Desde um ponto de vista regional, o governo de Lugo chega tarde para renegociar, ainda que seja timidamente, parte da renda que a burguesia paraguaia obtém. Frente ã perspectiva do fim da bonança econômica e dos efeitos da crise internacional, a burguesia não está disposta a ceder nem um milésimo de seus lucros. Isso se mostrou no lock-out [1] da patronal sojeira na Argentina, assim como nas ações da direita autonomista boliviana na “defesa” da renda dos hidrocarbonetos. Essa situação, junto ã debilidade e ás contradições no interior da coalizão de Lugo, podem gerar frustração no povo paraguaio, o que obrigará ao ex-bispo a mediar permanentemente entre as ilusões dos trabalhadores e camponeses e as necessidades da burguesia de rearmar um aparato estatal de acordo com seus negócios, o que provavelmente gerará tensões e fricções no novo governo.

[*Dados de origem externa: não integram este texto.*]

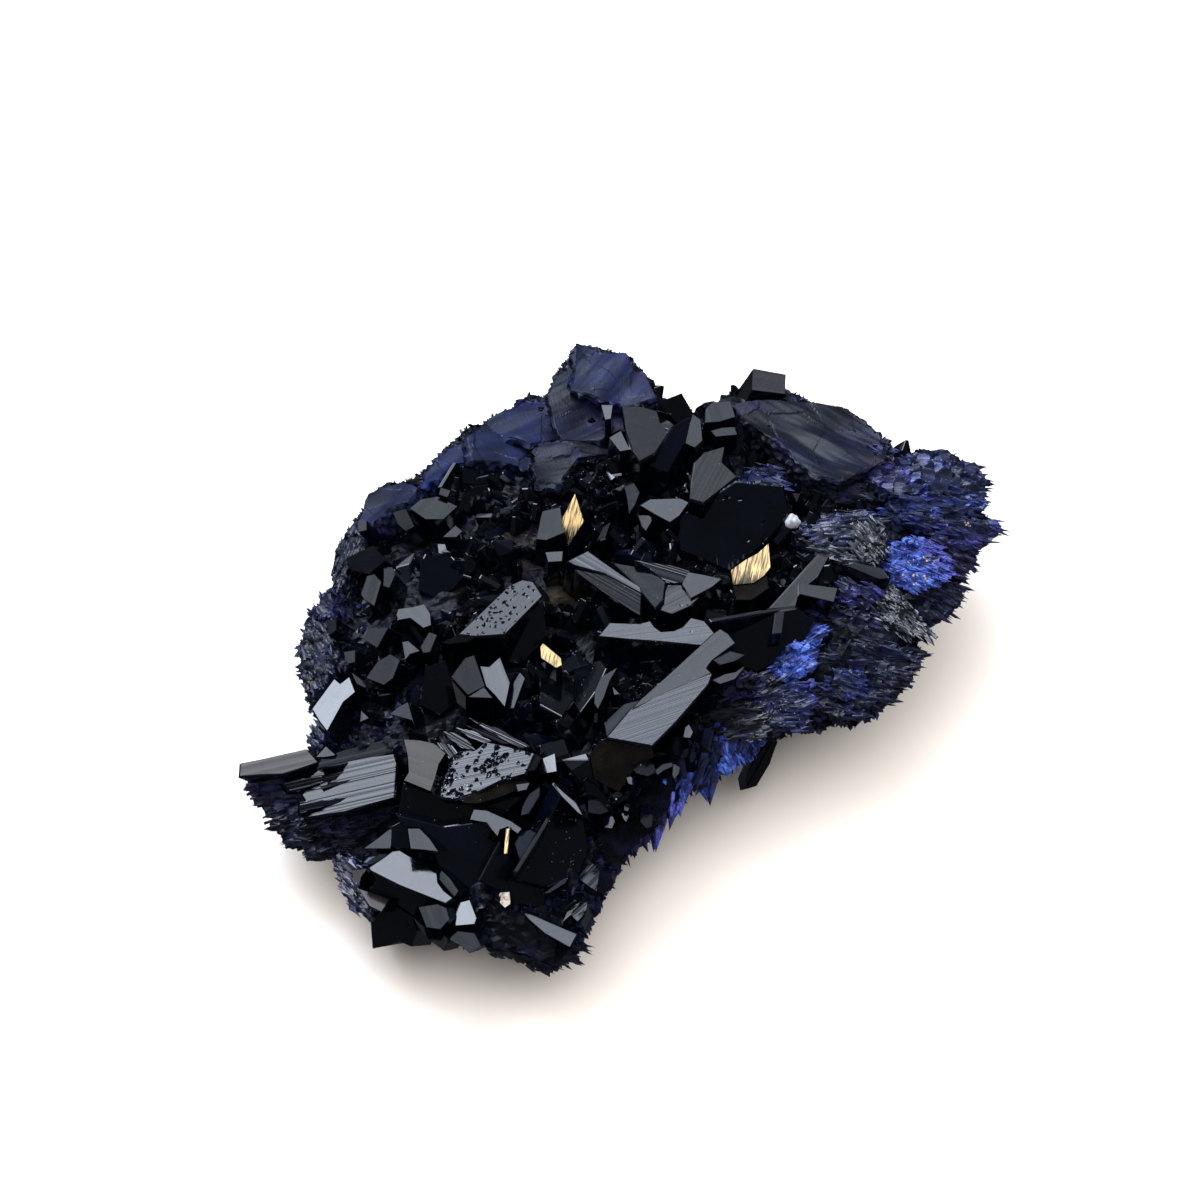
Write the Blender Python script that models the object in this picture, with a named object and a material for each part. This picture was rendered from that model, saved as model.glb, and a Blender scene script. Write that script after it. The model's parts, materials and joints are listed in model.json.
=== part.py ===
"""Azurite specimen: a plate of intergrown crystals, broken flat underneath where it rests.

One grown piece. A rough plate carries large glassy crystals on top and small ones between them. Fibrous
lobes ring it, with short teeth all along the rim, and everything is fused into one solid.
Crystal faces are laid out as mineralogists draw them, in an inclined view: a corner is a square of the
drawing grid, and it lies where the sight line through that square meets the plane of its face.
"""

import math
import random
from collections import namedtuple

import bmesh
import bpy
import numpy as np
from mathutils import Quaternion, Vector, noise

MM = 0.001

# ---- driving dimensions -----------------------------------------------------------------------
GRID_SQUARE = 0.065 * MM          # side of one square of the drawing grid
GRID_ORIGIN = (610, 690)          # the square that the centre of the resting face falls on
VIEW_ELEVATION = math.radians(50) # the drawing looks down by this much, along +Y

SHARED_TILT, SHARED_TOWARD = 11.4, 188   # the plane that many upper faces lie close to, in degrees

RIM_HEIGHT = 5.2 * MM             # middle of the plate's edge, above the surface it rests on
RIM_SLOPE = 0.075                 # the plate lifts towards +X by this much per unit of length
GROUND_HEIGHT = 7.9 * MM          # top of the plate between the crystals
GROUND_ROUGHNESS = 0.9 * MM
GROUND_SLOPE = 0.03
LUMP_SPACING = 6 * MM
UNDERSIDE_ROUGHNESS = 0.7 * MM
RESTING_SHARE = 0.42              # size of the flat broken face, as a share of the plate's outline
LOWEST_CRYSTAL = 0.5 * MM         # nothing but the broken face reaches the surface it rests on
SMALL_CRYSTALS = 90
SMALL_LENGTH = (1.6 * MM, 3.0 * MM)
SMALL_WIDTH, SMALL_THICKNESS = 0.7, 0.5   # shares of a small crystal's length
SMALL_RISE = (0.4, 1.2)           # how steeply they stand, in radians
SMALL_REACH = 0.9                 # they cover this share of the plate's outline
SMALL_BURIED, EDGE_BURIED = 0.5 * MM, 1.6 * MM   # how deep they are rooted, further in and near the edge
EDGE_FROM = 0.75
RIM_TEETH = 84
TOOTH_LENGTH = (1.3 * MM, 2.7 * MM)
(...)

Frente as possíveis brechas que se abram, os trabalhadores, camponeses e o povo pobre necessitam intervir na política nacional de maneira independente. Está na ordem do dia exigir ás centrais sindicais que rompam com os partidos patronais e impulsionem uma mobilização nacional para lutar pelas demandas de terra, território e moradia, como também para romper os laços que atam o país ao imperialismo, deixar de pagar a dívida externa e expulsar os militares norte-americanos que atuam sob o disfarce de “missões humanistas” em solo paraguaio com imunidade diplomática.
Para essas tarefas, os trabalhadores e camponeses paraguaios não encontrarão aliados na igreja, nos liberais ou no acordo com Lino Oviedo. É junto aos milhões de trabalhadores e trabalhadoras, que através do exílio econômico foram transformados em parte da classe operária argentina e brasileira, que poderão forjar uma saída operária ã crise, que só poderá vir da mão de um governo dos trabalhadores e do povo.